* **Task**: Could you output each line of the data that follows exactly?
* * * * *
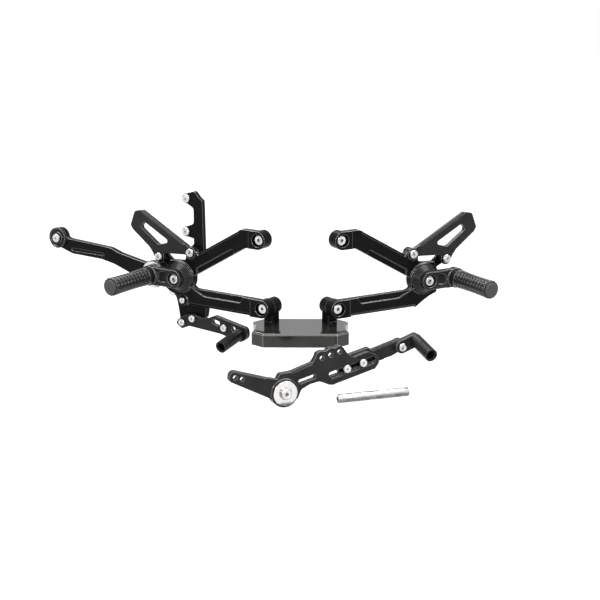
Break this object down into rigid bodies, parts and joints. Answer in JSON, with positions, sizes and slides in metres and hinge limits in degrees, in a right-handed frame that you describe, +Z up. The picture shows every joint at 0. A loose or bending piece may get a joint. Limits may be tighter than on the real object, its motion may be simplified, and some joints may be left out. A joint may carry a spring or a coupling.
{
  "type": "motorcycle rear set footrests",
  "caption": "Pair of adjustable rear set footrests on a display stand, with a brake lever, heel guards, a loose shift lever on a small rest and a linkage rod.",
  "frame": {"origin": "centre of the foot of the display riser, on the table", "axes": "+X to the right and +Y away from the camera as the picture shows the set, +Z up"},
  "size_m": [0.6087, 0.4234, 0.2119],
  "materials": {
    "black_anodised": "satin anodised",
    "black_grip": "knurled, matt",
    "gloss_black": "gloss",
    "white_plastic": "satin white",
    "cap_grey": "matt",
    "bright_steel": "bright",
    "polished_steel": "turned and polished"
  },
  "bodies": {
    "stand_set": {"stand_riser": "white_plastic", "lever_rest": "white_plastic", "stand_block": "gloss_black", "stand_post_left": "black_anodised", "stand_post_right": "black_anodised", "stand_screws": "bright_steel", "bracket_brake_side": "black_anodised", "bracket_shift_side": "black_anodised", "mount_bolts_brake_side": "bright_steel", "mount_bolts_shift_side": "bright_steel", "heel_guard_brake_side": "black_anodised", "heel_guard_shift_side": "black_anodised", "heel_guard_bolts_brake_side": "bright_steel", "heel_guard_bolts_shift_side": "bright_steel", "peg_holder_brake_side": "black_anodised", "peg_holder_shift_side": "black_anodised", "holder_bolt_brake_side": "bright_steel", "holder_bolt_shift_side": "bright_steel", "peg_grip_brake_side": "black_grip", "peg_grip_shift_side": "black_grip", "peg_cap_brake_side": "cap_grey", "peg_cap_shift_side": "cap_grey", "peg_stud_brake_side": "bright_steel", "peg_stud_shift_side": "bright_steel", "brake_lever_bush": "bright_steel", "brake_lever_front_washer": "bright_steel", "brake_lever_rear_washer": "bright_steel", "spring_post": "bright_steel", "cylinder_bracket": "black_anodised", "cylinder_bolts": "bright_steel", "cylinder_bracket_screws": "bright_steel", "shift_lever": "black_anodised", "shift_slider": "black_anodised", "shift_slider_bolts": "bright_steel", "shift_tip_bolt": "bright_steel", "linkage_rod": "polished_steel"},
    "brake_lever_set": {"brake_lever": "black_anodised", "rear_arm_disc": "black_anodised", "rear_arm_bolt": "bright_steel", "brake_toe_plate": "black_anodised", "toe_plate_bolts": "bright_steel", "brake_toe_tube": "black_anodised", "brake_toe_bolt": "bright_steel", "clevis_pin": "bright_steel"},
    "folding_tip": {"shift_tip": "black_anodised", "shift_toe_tube": "black_anodised", "shift_toe_bolt": "bright_steel"},
    "shift_pivot": {"shift_bush": "bright_steel", "shift_washer": "polished_steel", "shift_pivot_bolt": "bright_steel"}
  },
  "joints": [
    {"name": "brake_lever_pivot", "type": "hinge", "parent": "stand_set", "child": "brake_lever_set", "pos_m": [-0.19416, 0.09718, 0.096], "axis": [0.5592, 0.829, 0], "range_deg": [-4, 5.5]},
    {"name": "shift_tip_fold", "type": "hinge", "parent": "stand_set", "child": "folding_tip", "pos_m": [0.12497, -0.12939, 0.05775], "axis": [0.4067, -0.9135, 0], "range_deg": [0, 60]},
    {"name": "shift_pivot_turn", "type": "hinge", "parent": "stand_set", "child": "shift_pivot", "pos_m": [-0.021, -0.19, 0.01775], "axis": [0.4067, -0.9135, 0], "continuous": true}
  ]
}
* * * * *
* **In response**:
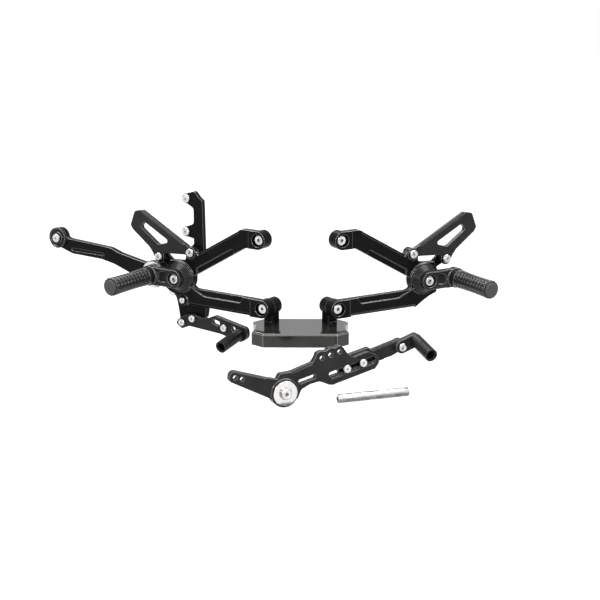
Break this object down into rigid bodies, parts and joints. Answer in JSON, with positions, sizes and slides in metres and hinge limits in degrees, in a right-handed frame that you describe, +Z up. The picture shows every joint at 0. A loose or bending piece may get a joint. Limits may be tighter than on the real object, its motion may be simplified, and some joints may be left out. A joint may carry a spring or a coupling.
{
  "type": "motorcycle rear set footrests",
  "caption": "Pair of adjustable rear set footrests on a display stand, with a brake lever, heel guards, a loose shift lever on a small rest and a linkage rod.",
  "frame": {"origin": "centre of the foot of the display riser, on the table", "axes": "+X to the right and +Y away from the camera as the picture shows the set, +Z up"},
  "size_m": [0.6087, 0.4234, 0.2119],
  "materials": {
    "black_anodised": "satin anodised",
    "black_grip": "knurled, matt",
    "gloss_black": "gloss",
    "white_plastic": "satin white",
    "cap_grey": "matt",
    "bright_steel": "bright",
    "polished_steel": "turned and polished"
  },
  "bodies": {
    "stand_set": {"stand_riser": "white_plastic", "lever_rest": "white_plastic", "stand_block": "gloss_black", "stand_post_left": "black_anodised", "stand_post_right": "black_anodised", "stand_screws": "bright_steel", "bracket_brake_side": "black_anodised", "bracket_shift_side": "black_anodised", "mount_bolts_brake_side": "bright_steel", "mount_bolts_shift_side": "bright_steel", "heel_guard_brake_side": "black_anodised", "heel_guard_shift_side": "black_anodised", "heel_guard_bolts_brake_side": "bright_steel", "heel_guard_bolts_shift_side": "bright_steel", "peg_holder_brake_side": "black_anodised", "peg_holder_shift_side": "black_anodised", "holder_bolt_brake_side": "bright_steel", "holder_bolt_shift_side": "bright_steel", "peg_grip_brake_side": "black_grip", "peg_grip_shift_side": "black_grip", "peg_cap_brake_side": "cap_grey", "peg_cap_shift_side": "cap_grey", "peg_stud_brake_side": "bright_steel", "peg_stud_shift_side": "bright_steel", "brake_lever_bush": "bright_steel", "brake_lever_front_washer": "bright_steel", "brake_lever_rear_washer": "bright_steel", "spring_post": "bright_steel", "cylinder_bracket": "black_anodised", "cylinder_bolts": "bright_steel", "cylinder_bracket_screws": "bright_steel", "shift_lever": "black_anodised", "shift_slider": "black_anodised", "shift_slider_bolts": "bright_steel", "shift_tip_bolt": "bright_steel", "linkage_rod": "polished_steel"},
    "brake_lever_set": {"brake_lever": "black_anodised", "rear_arm_disc": "black_anodised", "rear_arm_bolt": "bright_steel", "brake_toe_plate": "black_anodised", "toe_plate_bolts": "bright_steel", "brake_toe_tube": "black_anodised", "brake_toe_bolt": "bright_steel", "clevis_pin": "bright_steel"},
    "folding_tip": {"shift_tip": "black_anodised", "shift_toe_tube": "black_anodised", "shift_toe_bolt": "bright_steel"},
    "shift_pivot": {"shift_bush": "bright_steel", "shift_washer": "polished_steel", "shift_pivot_bolt": "bright_steel"}
  },
  "joints": [
    {"name": "brake_lever_pivot", "type": "hinge", "parent": "stand_set", "child": "brake_lever_set", "pos_m": [-0.19416, 0.09718, 0.096], "axis": [0.5592, 0.829, 0], "range_deg": [-4, 5.5]},
    {"name": "shift_tip_fold", "type": "hinge", "parent": "stand_set", "child": "folding_tip", "pos_m": [0.12497, -0.12939, 0.05775], "axis": [0.4067, -0.9135, 0], "range_deg": [0, 60]},
    {"name": "shift_pivot_turn", "type": "hinge", "parent": "stand_set", "child": "shift_pivot", "pos_m": [-0.021, -0.19, 0.01775], "axis": [0.4067, -0.9135, 0], "continuous": true}
  ]
}